Men are overseers over women because Allah has given the one more strength than other, and because men are required to spend their wealth for the maintenance of women. Honorable women are, therefore, devoutly obedient and guard in the husband's absence what Allah require them to guard their husband's property and their own honor. As to those women from whom you fear disobedience, first admonish them, then refuse to share your bed with them, and then, if necessary, beat them. Then if they obey you, take no further actions against them and do not make excuses to punish them. Allah is Supremely Great and is aware of your actions.

From Marmaduke Pickthall's The Meaning of the Glorious Koran (1930):

Men are in charge of women, because Allah hath men the one of them to excel the other, and because they spend of their property (for the support of women). So good women are the obedient, guarding in secret that which Allah hath guarded. As for those from whom ye fear rebellion, admonish them and banish them to beds apart, and scourge them. Then if they obey you, seek not a way against them. Lo! Allah is ever High Exalted, Great.

From Yusuf Ali's The Holy Qur'an: Text, Translation and Commentary (1934):

Men are the protectors and maintainers of women because Allah has given the one more (strength) than the other and because they support them from their means. Therefore the righteous women are devoutly obedient and guard in (the husband's) absence what Allah would have them guard. As to those women on whose part ye fear disloyalty and ill-conduct admonish them (first) (next) refuse to share their beds (and last) beat them (lightly); but if they return to obedience seek not against them means (of annoyance): for Allah is Most High Great (above you all).

Three out of the four translations use the word beat while the fourth prefers scourge. Both the modern translations prefer beat.

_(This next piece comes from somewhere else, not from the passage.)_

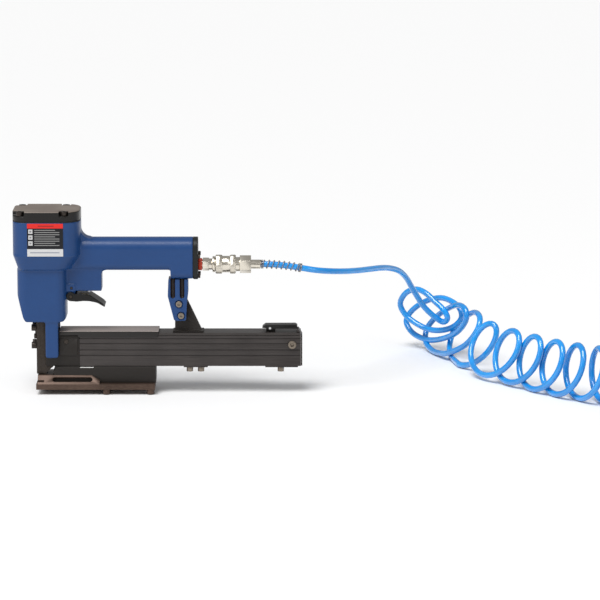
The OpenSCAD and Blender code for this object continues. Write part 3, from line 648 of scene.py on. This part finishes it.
def make_collar():
    """The red collar on the plug's thread, with a ribbed rim."""
    low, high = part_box("plug_collar")
    x0, x1 = low.x / MM, high.x / MM
    axis_z = (low.z + high.z) / 2 / MM
    outer, bore, ribs = (high.z - low.z) / 2 / MM, 6.6, 24
    width = x1 - x0
    profile = [
        (0, bore), (0, outer - 0.6), (0.6, outer), (width - 0.6, outer), (width, outer - 0.6),
        (width, bore), (0, bore),
    ]
    bm = bmesh.new()
    lathe(bm, profile, (x0, 0, axis_z), (1, 0, 0), ribs * 4)
    for vert in bm.verts:
        radial = Vector((0, vert.co.y, vert.co.z - axis_z * MM))
        if radial.length > (outer - 0.7) * MM:
            turn = math.atan2(radial.z, radial.y) * ribs
            vert.co -= radial.normalized() * (0.3 - 0.3 * math.cos(turn)) * MM
    return stand_in(piece_from(bm, "plug_collar_ribbed", 50), "plug_collar")


# ---------------------------------------------------------------- stage


def area_light(name, at, aim, size, power):
    data = bpy.data.lights.new(name, "AREA")
    data.shape = "SQUARE"
    data.size = size
    data.energy = power
    light = bpy.data.objects.new(name, data)
    light.location = at
    light.rotation_mode = "QUATERNION"
    light.rotation_quaternion = (Vector(aim) - Vector(at)).to_track_quat("-Z", "Y")
    scene.collection.objects.link(light)


def make_stage():
    bm = bmesh.new()
    bmesh.ops.create_grid(bm, x_segments=1, y_segments=1, size=12)
    mesh = bpy.data.meshes.new("floor")
    bm.to_mesh(mesh)
    bm.free()
    floor = bpy.data.objects.new("floor", mesh)
    floor.location.z = -0.0002
    scene.collection.objects.link(floor)
    pale = Finish("pale_floor", roughness=0.75)
    pale.set("Base Color", rgb(0.9, 0.9, 0.9))
    floor.data.materials.append(pale.material)
    world = bpy.data.worlds.new("studio")
    world.use_nodes = True
    world.node_tree.nodes["Background"].inputs["Color"].default_value = rgb(1, 1, 1)
    world.node_tree.nodes["Background"].inputs["Strength"].default_value = 0.36
    scene.world = world
    sun = bpy.data.lights.new("sun", "SUN")
    sun.energy = 2.7
    sun.angle = math.radians(35)
    sunlight = bpy.data.objects.new("sun", sun)
    sunlight.rotation_mode = "QUATERNION"
    sunlight.rotation_quaternion = Vector((0.3, 0.45, -1)).to_track_quat("-Z", "Y")
    scene.collection.objects.link(sunlight)
    middle = (0.1, 0, 0.1)
    area_light("left_box", (-1.3, -1.0, 0.9), middle, 0.7, 4)
    area_light("right_box", (1.5, -1.3, 1.1), middle, 0.7, 4)
    scene.view_settings.view_transform = "Standard"


# ---------------------------------------------------------------- making

make_camera()
finishes = make_finishes()
guard = make_spring_guard()
hose = make_hose()

for name, node in frame["nodes"].items():
    node.data.materials.clear()
    node.data.materials.append(finishes[slot_of(name)])

cast("housing", 1.1, 5)
cast("rear_bracket", 0.6, 5)
cast("trigger", 0.45, 6)
cast("end_cap", 0.6, 4)
cast("cylinder_cap", 0.8, 4)
for node, width in (
    ("nose_plate", 0.5), ("nose_back_plate", 0.5), ("magazine_nose", 0.4), ("magazine_cover", 0.4),
    ("gusset_plate", 0.4), ("shoe_bar", 0.6), ("shoe_plate", 0.6), ("shoe_feet", 0.4), ("latch_lever", 0.5),
    ("latch_bracket", 0.4), ("rail_end_block", 0.5), ("magazine_pads", 0.3), ("cap_screws", 0.3),
    ("end_cap_screws", 0.25), ("nose_screws", 0.35), ("nose_dowels", 0.4), ("magazine_side_screws", 0.35),
    ("magazine_base_screws", 0.35), ("bracket_screws", 0.35), ("hose_nut", 0.5), ("air_plug", 0.35),
    ("coupler_body", 0.3), ("hose_end_fitting", 0.5), ("magazine_body", 0.25), ("magazine_nose_pins", 0.3),
):
    eased(node, width)
make_coupler_sleeve()
make_collar()

make_stage()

As for scourge, the following is a current dictionary definition:

  1. historical Whip (someone) as a punishment
  2. Cause great suffering to

Re: "historical", considering that Pickthall's translation is from 1930, here's the entry for scourge from the 1913 Webster:

  1. To whip severely; to lash.
  2. To punish with severity; to chastise; to afflict, as for sins or faults, and with the purpose of correction.
  3. To harass or afflict severely.

Wikipedia has a (generously referenced) page dedicated to Islam and Domestic Violence with sections on interpretations that support/do not support wife-beating. From the "to beat" section:

Some Islamic scholars and commentators have emphasized that beatings, even where permitted, are not to be harsh or some even contend that they should be "more or less symbolic." According to Abdullah Yusuf Ali and Ibn Kathir, the consensus of Islamic scholars is that the above verse describes a light beating.

From the "not to beat" section on a different possible translation of the word in question (idribu) to possibly mean "go away" rather than "beat":

This translation is negated however by the fact that most definitions of daraba in Edward William Lane's Arabic-English Lexicon are related to physical beating and that when the root word daraba and its derivatives are used in the Qur'an in relation to humans or their body parts, it exclusively means physically beating or striking them, e.g. in Qur'an 2:7337:93, 8:12, 8:50, 47:4 and 47:27.

(I have not followed up on any of the provided references.)

Finally, a legal interpretation from the UAE (2010):

A court in the United Arab Emirates says a man is permitted under Islamic law to physically discipline his wife and children as long as he leaves no marks and has tried other methods of punishment, the country's top court ruled.

(In the case being ruled on, a man caused injuries that left marks on his wife and daughter and was therefore convicted.)


In conclusion, yes, this passage (Surah 4:34) of the Quran advises men to physically discipline (possibly "lightly") their disobedient wives.